Robot & Frank (2012)

Quartile rating: 7.5/10 · 1 rating

Curmudgeonly old Frank lives by himself. His routine involves daily visits to his local library, where he has a twinkle in his eye for the librarian. His grown children are concerned about their father’s well-being and buy him a caretaker robot. Initially resistant to the idea, Frank soon appreciates the benefits of robotic support – like nutritious meals and a clean house – and eventually begins to treat his robot like a true companion. With his robot’s assistance, Frank’s passion for his old, unlawful profession is reignited, for better or worse.

The Quartile Take

Robot & Frank earns genuine distinction through its clever high-concept premise — a retired cat burglar bonding with a care robot — handled with quiet wit and surprising emotional depth rather than sci-fi spectacle.

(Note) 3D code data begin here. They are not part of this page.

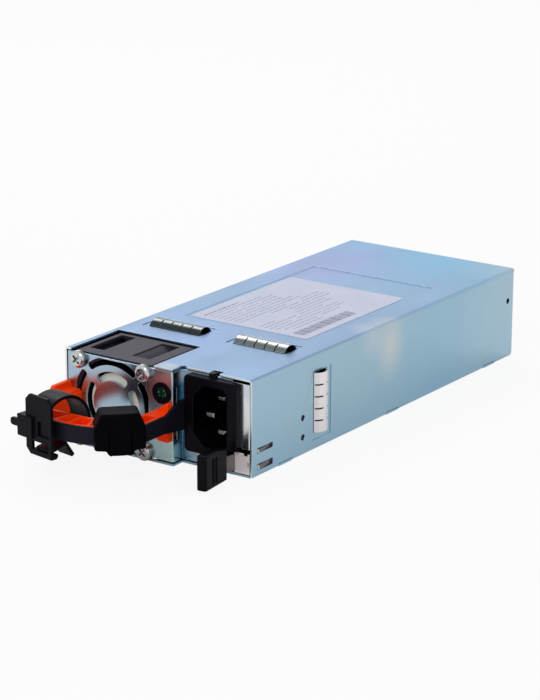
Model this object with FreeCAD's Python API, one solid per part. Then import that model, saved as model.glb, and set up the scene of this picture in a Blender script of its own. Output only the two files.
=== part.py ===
import FreeCAD, Part
import math
import os

# Hot swap server power supply: sheet metal case, fan, mains inlet, handle, latch and cord clip.
# Millimetres. The origin is the middle of the underside. +X is to the right when facing the
# inlet, +Y runs from the handle end to the card edge, and +Z is up. Names ending in FROM_LEFT,
# FROM_RIGHT or FROM_FACE are distances from that side of the case.

V = FreeCAD.Vector

# ---------------------------------------------------------------- driving sizes: case
CASE_WIDTH = 86.0
CASE_HEIGHT = 39.3
CASE_DEPTH = 204.0
FAN_BAY_WIDTH = 52.9
STEP_BACK = 6.0
COVER_WALL = 0.9
COVER_BEND = 1.4
COVER_RISE = 0.3
BASE_WALL = 1.0
BASE_FLANGE = 7.0
PANEL_WALL = 1.0
PANEL_FLANGE = 9.0
PANEL_LIP_GAP = 0.6
PANEL_TOP_GAP = 0.3
SHEET_GAP = 0.1
CORNER_FLANGE = 5.0
RELIEF_NOTCH = 2.1
LUG_LENGTH = 9.0
LUG_THICK = 0.9
LUG_FROM_FACE = (22.5, 99.5, 177.5)
REAR_HOLE_FROM_FACE = 192.7
REAR_HOLE_Z = 25.7
REAR_HOLE_RADIUS = 1.25
VENT_PITCH = 5.2
VENT_FLATS = 4.2
VENT_MARGIN = 2.5

# fan
FAN_SIZE = 38.0
FAN_DEPTH = 28.0
FAN_FROM_LEFT = 23.4
FAN_SCREW_PITCH = 32.0
FAN_SCREW_RADIUS = 1.55
FAN_SCREW_HEAD_RADIUS = 3.6
FAN_SCREW_HEAD_HEIGHT = 2.5
FAN_SCREW_LENGTH = 7.0
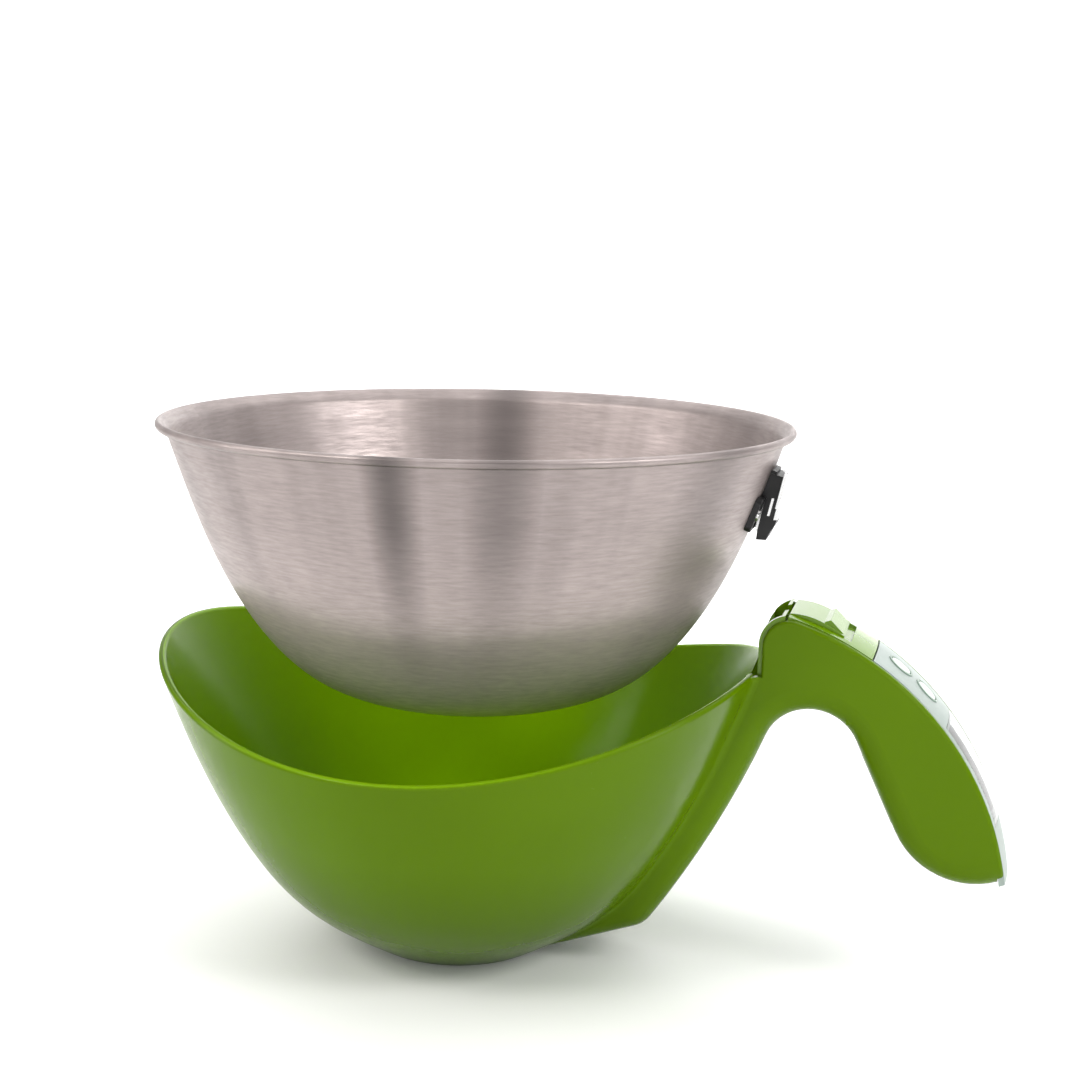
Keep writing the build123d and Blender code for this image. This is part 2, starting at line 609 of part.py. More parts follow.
def latch_spring():
    """Compression spring between the slider's keel and the cover."""
    length = SLIDER_L1 + SLIDER_TRAVEL + SLIDER_GAP - 2.0 - 3.0
    wire_r, coil_r, turns = 0.25, 1.9, 6.0
    path = Helix(pitch=(length - 2 * wire_r) / turns, height=length - 2 * wire_r, radius=coil_r)
    start = path @ 0
    coil = sweep(Plane(origin=start, z_dir=path % 0) * Circle(wire_r), path=path, is_frenet=True)
    return SLIDER * Pos(3.0 + wire_r, 0, -8.2) * Rot(0, 90, 0) * coil


# ---------------------------------------------------------------- steel bowl and its hook
BOWL = Pos(BOWL_X, 0, BOWL_Z)
HOOK_WALL_R = 108.4
HOOK_TILT = 19.8
HOOK = Plane(origin=(BOWL_X + HOOK_WALL_R, 0, BOWL_Z + HOOK_H),
             x_dir=(sin(radians(HOOK_TILT)), 0, cos(radians(HOOK_TILT))),
             z_dir=(cos(radians(HOOK_TILT)), 0, -sin(radians(HOOK_TILT))))
RIVETS = [(-2.0, 11.6), (-2.0, -11.6)]
MID_Z = BOWL_Z + HOOK_H
LEAF_TOP = MID_Z + 3.4
LEAVES = [((115.0, LEAF_TOP), (112.5, MID_Z - 9.0)), ((118.3, LEAF_TOP), (116.8, MID_Z - 3.2))]
LEAF_T = 0.9
LEAF_HALF = 7.2


def bowl_solid(t):
    outline = moved_in(BOWL_OUTLINE, t) if t else BOWL_OUTLINE
    return bowl_of(outline, outline[0][1])


def steel_bowl():
    """Spun bowl with a flat bottom and a rolled rim."""
    bead_z = BOWL_H - BEAD_R
    bowl = bowl_solid(0) - bowl_solid(BOWL_T) - Pos(0, 0, bead_z + 5) * Cylinder(140, 10)
    rim = revolve(Plane.XZ * Pos(BOWL_R - BEAD_R, bead_z) * Circle(BEAD_R), Axis.Z)
    bowl = BOWL * (bowl + rim)
    for u, w in RIVETS:
        bowl -= rod(HOOK * Pos(u, w, 0), 1.6, -8.0, 3.0)
    return bowl


def back_face(z, extra=0.0):
    """Point on the inner face of the hook plate, or so far outside it, at height z."""
    return (120.9 + (z - LEAF_TOP) * 1.7 / 7.8 + extra, z)


def bowl_bracket():
    """Black hook moulding on the bowl: strap, two wings, top block, core and lower block."""
    strap = slab(HOOK, -8.0, 14.5, -7.4, 7.4, -5.0, 1.7)
    wings = slab(HOOK, -8.8, 4.6, -15.6, 15.6, -5.0, 1.3)
    wings = fillet(wings.edges().filter_by(Axis(HOOK.origin, HOOK.z_dir)), 2.5)
    top = Polyline((113.0, LEAF_TOP), back_face(LEAF_TOP), back_face(MID_Z + 11.2),
                   (116.0, MID_Z + 13.0), (113.0, LEAF_TOP))
    core = Polyline((112.0, LEAF_TOP + 0.1), back_face(LEAF_TOP + 0.1), back_face(MID_Z - 4.6),
                    back_face(MID_Z - 4.6, 1.2), (119.5, MID_Z - 7.2), (118.3, MID_Z - 8.8),
                    (116.7, MID_Z - 12.3), (113.0, MID_Z - 12.3), (113.4, MID_Z - 8.2),
                    (110.4, MID_Z - 6.6), (112.0, LEAF_TOP + 0.1))
    moulding = strap + wings + upright(top, 7.6) + upright(core, 6.4)
    moulding -= BOWL * bowl_solid(-0.08)
    for leaf in hook_springs():
        moulding -= leaf
    for u, w in RIVETS:
        moulding -= rod(HOOK * Pos(u, w, 0), 1.6, -8.0, 6.0)
    return moulding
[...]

Frank Langella's performance is exceptional, carrying the film's heart and delivering a nuanced portrait of aging, dignity, and memory loss. The novelty is real: the film finds a genuinely fresh intersection of genres (heist comedy, character study, near-future SF) with a tone unlike anything else. Cinematography is competent but unremarkable, fitting the intimate scale. The ending, while emotionally resonant, relies on a memory-loss twist that somewhat deflates the caper energy built up beforehand, landing as bittersweet but slightly anticlimactic.